Today, criminalizing the private sector because of its high prices continues to be a subject of debate in Parliament, especially against the famous Intermediaries; who are restricted or prohibited at times and have their merchandise seized resulting in great losses. However, the truth is that they don’t dare to ban them because without them completely because there wouldn’t be commerce or stable farming production.

However, these are the larger merchants, who, even though they pay for the same license as smaller ones, have completely different functions. Small traders who sell at a higher price are the ones who mainly purchase their products from the larger Intermediaries. Here in the Holguin province, hundreds of small traders (push cart or bike sellers) travel on Sundays to the capital city and they buy their produce from the trucks at the Los Chinos market.

A Cuban agro-market. Photo: cubadebate.cu

Every one of them with two or three sacks also provide work for horse drawn cart drivers and bici-taxis operators who transport them to bus and train stations paying for every sack. A lot of people benefit from this trade, especially the government which charges them for the license, taking 10% of gross sales, social security payments and fines for any silly mistakes. All of this translates into the product’s final price, which reaches customers in urban neighborhoods where it often costs double or triple the initial price.

However, the private sector in Cuba isn’t only sentenced to having these restrictions on growth which our laws impose on them; they are also treated like a necessary evil, harassed by whimsical regulations. They don’t have a transparent and secure supply chain, nor do they have the legal freedom to seek it out. They do this but they take risks.

On Sunday February 5th, at the Los Chinos market, dozens of self-employed resellers had their sacks filled with produce bought from equally legal intermediaries. A group of inspectors approached them and they wanted to confiscate their purchases for having violated the “anti-hoarding law”. It seems outrageous but it’s true. A great discussion broke out and the police in charge of keeping order at the market, intervened. In the face of the resistance that had been created by those accused and others who were doubtful in helping the inspectors, the police called for the Head of the Unit, a Major, who turned up on the scene.

There were several people from my town of Mayari among the traders who had their purchases taken away.
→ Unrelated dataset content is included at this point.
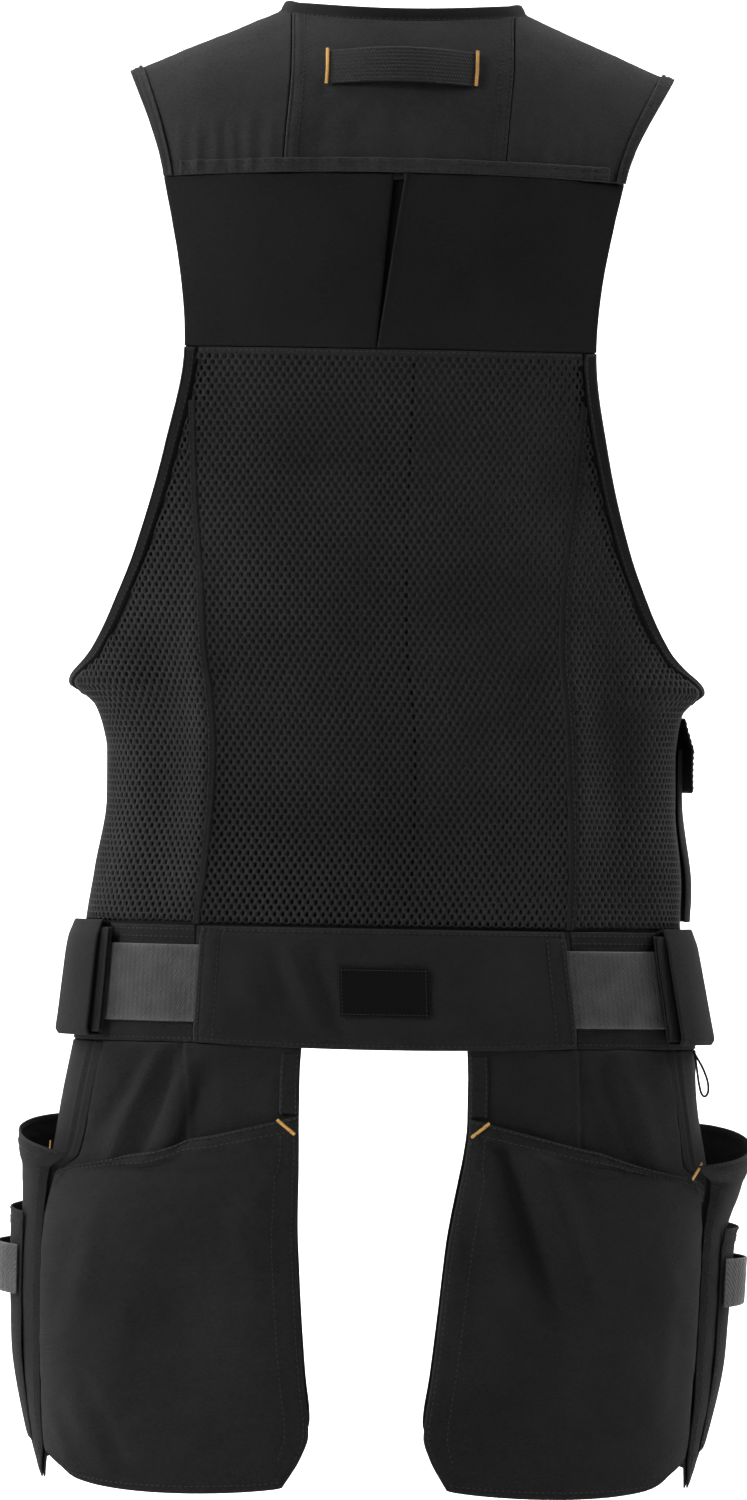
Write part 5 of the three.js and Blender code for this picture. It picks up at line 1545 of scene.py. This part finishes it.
def sideAngles(z):
    rear = angleAt(rearCurve(partOf(z)) * hipHalf, z)
    slip = slipCurve(partOf(z)) * hips["slip"]
    return rear + turn(rear, z, seamGap + slip), angleAt(innerCurve(partOf(z)) * form["gapHalf"], z, 1)


def hipPoint(angles, rounding, sign, u, z):
    start, end = angles(np.maximum(z, -drops["hem"]))
    sunk = z - (rounding * inwards(u) ** 0.7 - hips["rise"] * u) * np.clip((partOf(z) - 0.8) / 0.2, 0, 1)
    return body(sign * lerp(start, end, u), sunk - seamGap)


def sideLift(tuck, u, z):
    part = np.clip(partOf(z), 0, 1)
    drawn = hips["tuck"] * tuck * np.sin(np.pi * np.minimum(part / 0.3, 1))
    return hips["flare"] * np.sin(2.6 * part) * inwards(u) ** 0.8 - drawn * inwards(u) ** 0.5


def pouch(u, v, mouth, full, sharp):
    belly = np.where(v < 0.35, lerp(mouth, full, v / 0.35),
                     full * (1 - (np.maximum(v - 0.35, 0) / 0.65) ** 3))
    return belly * inwards(u) ** sharp


def levelFrom(top, v):
    return np.where(v < joinPart, lerp(top, -hip(joinPart), v / joinPart), -hip(v))


hipCreases = {  # from x, z, to x, z, width, height
    "left": [(-141, -664, -182, -756, 6, 4.6), (-129, -660, -164, -756, 5.5, -4.8),
             (-118, -668, -146, -752, 6, 3.2),
             (-152, -668, -190, -736, 5, -2.0), (-88, -690, -100, -726, 10, -1.2),
             (-68, -676, -74, -712, 5, 0.8)],
    "right": [(136, -658, 164, -746, 7, -3.0), (148, -656, 178, -748, 7, 2.6), (84, -672, 98, -722, 9, 2.0),
              (98, -672, 112, -718, 7, -1.0), (72, -676, 78, -704, 6, 0.8)],
}
holsterCreases = {
    "left": [(-75, -760, -84, -930, 16, 1.8), (-120, -770, -128, -940, 22, -2.4),
             (-196, -890, -168, -948, 7, 2.2),
             (-188, -880, -158, -944, 6, -2.2), (-205, -905, -192, -948, 4, 1.4),
             (-160, -830, -180, -930, 12, 1.6),
             (-190, -770, -206, -860, 8, -1.6), (-176, -760, -190, -850, 7, 1.2),
             (-66, -740, -96, -800, 9, 1.0)],
    "right": [(66, -686, 116, -846, 6.5, -6.5), (85, -690, 140, -850, 10, 6), (50, -700, 96, -850, 9, 4.2),
              (60, -800, 72, -940, 12, -1.8), (150, -790, 160, -930, 18, 1.6),
              (190, -800, 186, -920, 7, -1.4),
              (170, -780, 196, -850, 7, 1.2), (118, -846, 108, -930, 16, -1.6)],
}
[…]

One of them, Jose Ramon, usually sells on my street and he told me the whole story. Then I confirmed what he told me with another seller, not without first asking several others, among the many who pass by here every day offering their garlic, peppers, onions or bijol under the scorching sun.

The story goes that the Major arrived arrogantly and ordered those who wouldn’t stop protesting to shut up. He was met with: “You like getting your hands on ham a lot. Ham is what the inspectors get, who make a living by fining us for no reason; we work really hard to earn our pesos,” one of the boldest protestors said.

After a lot of wasted time (held for over three hours under the risk of having their things confiscated and bad times), the police finally guided the inspectors in their conversation with them to release the purchases. Common sense won out, but this was just one more example of government resistance to how the private sector runs in Cuba, even at these incipient times.

Tradesmen didn’t have so few rights even in medieval hamlets!” They had unions and brotherhoods which united and protected them, Cuban self-employed merchants don’t.

There are many forms of repression, not just political repression. This budding private sector, which has appeared with the self-employed, is the seed to opening up our economy more, which is fundamental so that we can reach economic and social progress. Repressing them and prohibiting their development with laws and individual actions is just another way to delay this essential path: it’s another form of repression in Cuba.

2 thoughts on “Repression in Cuba Comes in Many Forms

  • I thought that cuba had gone capitalist.

  • It is amazing how long it is taking for this failed system to reform. Free farmers making a few bucks is hardly a threat to society. The solution to high prices has always been more production not price controls. Price controls do not work.